Grassley used the occasion to announce three new members to the Caucus – Senators Marsha Blackburn (R-Tenn.), Tammy Duckworth (D-Ill.) and Krysten Sinema (D-Ariz.), bringing total membership to 14. Recognizing the whistleblowers in the crowd, he remarked, “You are the patriots … Thank you for stepping forward and for doing the right thing.” Grassley dedicated this year’s Whistleblower Appreciation Day “to the person I call the grandfather of all whistleblowers”, the late Ernie Fitzgerald.

Fitzgerald, a pioneer Pentagon whistleblower from the 1960’s who coined the term “committing the truth” – because he and other truth-tellers were treated like they had committed a crime – called the public’s attention to billions of dollars of taxpayer waste and fraud on military weapons, planes and spare parts.

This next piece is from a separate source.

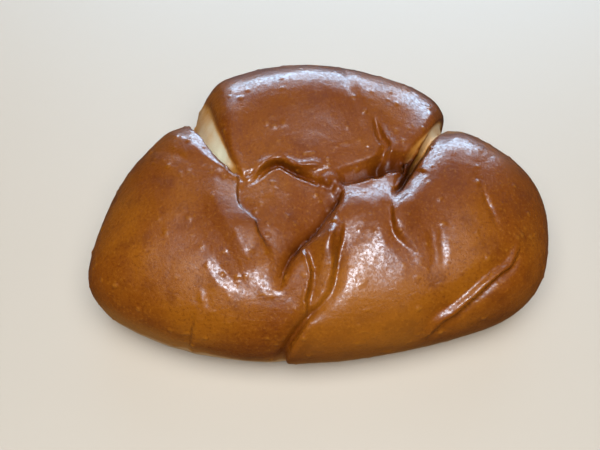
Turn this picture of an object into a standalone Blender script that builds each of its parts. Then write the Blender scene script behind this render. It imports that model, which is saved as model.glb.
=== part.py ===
"""Cream bun: one solid baked bun in three lobes, with two deep cuts at the back and folds in its crust.

Lengths are millimetres until the last step, which scales the mesh to metres.
X runs along the bun, Y from the near side to the lobed far side, Z up from the table.
"""

import bmesh
import bpy
import numpy as np

# Driving dimensions, in millimetres
BASE_INSET = 7.0  # how far the flat base's edge lies inside the widest line
BULGE_Z = 13.0  # height of the widest line
SPINE_X = (-26.0, 26.0)  # ends of the level line that the dome closes on
SPINE_Y = -4.0
LEVEL = 32.0  # height of the plain dome
RIM_REACH = 45.0  # usual distance from that line to the rim
LOW_SKIN = 20.0  # length of skin from the base to the widest line
HIGH_SKIN = 62.0  # length of skin from the widest line to the top
CUT_FADE = 9.0  # a cut reaches its full depth this far above the widest line
END_FADE = 2.5  # how fast a fold dies away past its end

# Shape of the dome's side, as plain numbers
SPINE_SHARE = 0.55  # where along the spine a rim point's row ends, as a share of its x
TOP_POWER = 2.4  # how flat the dome is before it turns down
FAR_POWER = 1.2  # how much flatter it stays towards the far side
RIM_FAR = 45.0  # y from which the whole of that counts
SIDE_POWER = 1 / 2.2
LOW_OUT_POWER = 0.9
LOW_UP_POWER = 0.85
END_SHARE = 0.7  # a point lies past an end if less than this share of its distance is sideways

# How finely the dome is sampled and the solid is built, in millimetres
GRID_STEP = 0.4
ROUTE_STEP = 0.5
SECTION_STEP = 0.05
SECTION_ROUNDING = 0.22  # spread of the rounding of a cross-section's corners
ROUNDING_STEPS = 16
CURVE_STEPS = 24
WELD = 0.02
VOXEL = 0.8
BASE_SLACK = 0.35  # what lies this near the lowest point becomes the flat base
MOST_TRIANGLES = 11600

# Widest line seen from above, clockwise from the left tip
RIM_LEFT = [(-61, -30), (-64.3, -21.5), (-61.2, -4), (-55.5, 10), (-47, 19.5), (-40.5, 24.5)]
RIM_LEFT_CUT = [(-37.8, 30.2), (-34.2, 36.8)]
RIM_MIDDLE = [(-29.5, 41.8), (-18, 46), (-5, 47), (10, 44.8), (25.5, 40), (34.5, 34), (37, 27.5)]
RIM_RIGHT_CUT = [(36, 23.8)]
RIM_RIGHT = [(43.5, 21), (54, 15), (61.5, 6), (64, -6), (61, -22), (52.5, -32)]
RIM_NEAR = [(38, -38), (20, -42.6), (0, -45.5), (-20, -45), (-38, -42), (-53, -36)]
RIM = RIM_LEFT + RIM_LEFT_CUT + RIM_MIDDLE + RIM_RIGHT_CUT + RIM_RIGHT + RIM_NEAR

# Soft swellings of the dome: centre x and y, spread along x and y, height
SWELLS = [
    (0, 30, 30, 18, 8.2),  # middle lobe
    (-41, 2, 14, 20, 3),  # left lobe
    (42, 0, 17, 18, 2.5),  # right lobe
    (18, -14.5, 10, 10, 2.5),  # near right
    (-18, -16, 12, 10, 2.8),  # near left
    (-6, -12, 9, 9, -1.2),  # hollow flap between the lobes
]

# Outer end of either cut, down the far side
END_SECTION = [
    (-7, 0, 0), (-3, 0, 0.5), (-1, 0, -1.4), (0, 0, -3), (1.2, 0, -1.6), (4, 0, 0.3), (8, 0, 0),
]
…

The Senator asserted, “The only crime that whistleblowers do is truth … and I’m grateful that there are whistleblowers out there even now who have picked up his sword and are marching forward.” Equating it to déjà vu, he explained how whistleblowers continue to expose price gouging in some of our largest defense contracts.

Grassley and the Caucus are doing their part to protect whistleblowers so they can protect taxpayers. He highlighted recent bipartisan legislative initiatives, including the Criminal Antitrust Anti-Retaliation Act, which would extend protections to whistleblowers who disclose criminal antitrust violations to the Justice Department. And Grassley and Senator Tammy Baldwin (D-Wis.) are preparing a companion bill to H.R. 2515, legislation to ensure that internal whistleblower disclosures pertaining to federal securities violations are covered under the Dodd-Frank Act.

In addition to Congress, whistleblowers are Inspectors Generals’ eyes and ears to government waste, fraud and abuse. In an effort to encourage more potential whistleblowers to come forward and to make more informed disclosures, Justice Department Inspector General (IG) Michael Horowitz announced the launch of oversight.gov/whistleblowers – a joint initiative between the Council of the Inspectors General on Integrity and Efficiency (which Horowitz chairs) and the whistleblower agency Office of Special Counsel. The webpage is a resource for whistleblowers on the available avenues to report wrongdoing, and the appropriate venue to file a whistleblower retaliation complaint. Underpinning a primary goal of the new resource, Horowitz affirmed, “We don’t want to be in a situation where we have to address retaliation, we want to prevent retaliation.”

His words resonated with former Enron Vice President Sherron Watkins, one of three female whistleblowers who made Time Magazine’s 2002 Persons of the Year. She closed out the event by recounting her experience nearly two decades ago. After she warned Enron chairman Kenneth Lay that the company “might implode in a wave of accounting scandals,” she described the psychological torment of coming forward: “it starts to feel scary, and the ground beneath your feet is so uncertain.” In Watkins’ parting words of wisdom, she cautioned, “If you don’t show up with a lawyer by your side, they are going to eat you up,” and try to bury the truth. A new whistleblower survival guide also implores potential whistleblowers to consult an attorney early in the process.

That evening the Summit awarded Public Citizen’s founder Ralph Nader with a Lifetime Achievement Award. We have Nader to thank for the term “whistle blowing,” which he coined in 1971 at the Conference on Professional Responsibility in Washington, D.C., and defined it as “the act of a man or woman who, believing that the public interest overrides the interest of the organization he serves, publicly ‘blows the whistle’ if the organization is involved in corrupt, illegal, fraudulent or harmful activity.” That term helped to portray these committed employees in a more positive light and paved the way for professional advocacy on behalf of whistleblowers. Nearly half a century later, Nader’s definition has withstood the test of time.

We also believe that every day should be Whistleblower Appreciation Day, so we send our heartfelt thanks to the courageous whistleblowers who hold our government and corporations accountable, too often at great personal cost; to the Members of Congress, IGs and other public servants who are working to protect our truth-tellers in the process; and to the pioneers of the movement to speak truth to power.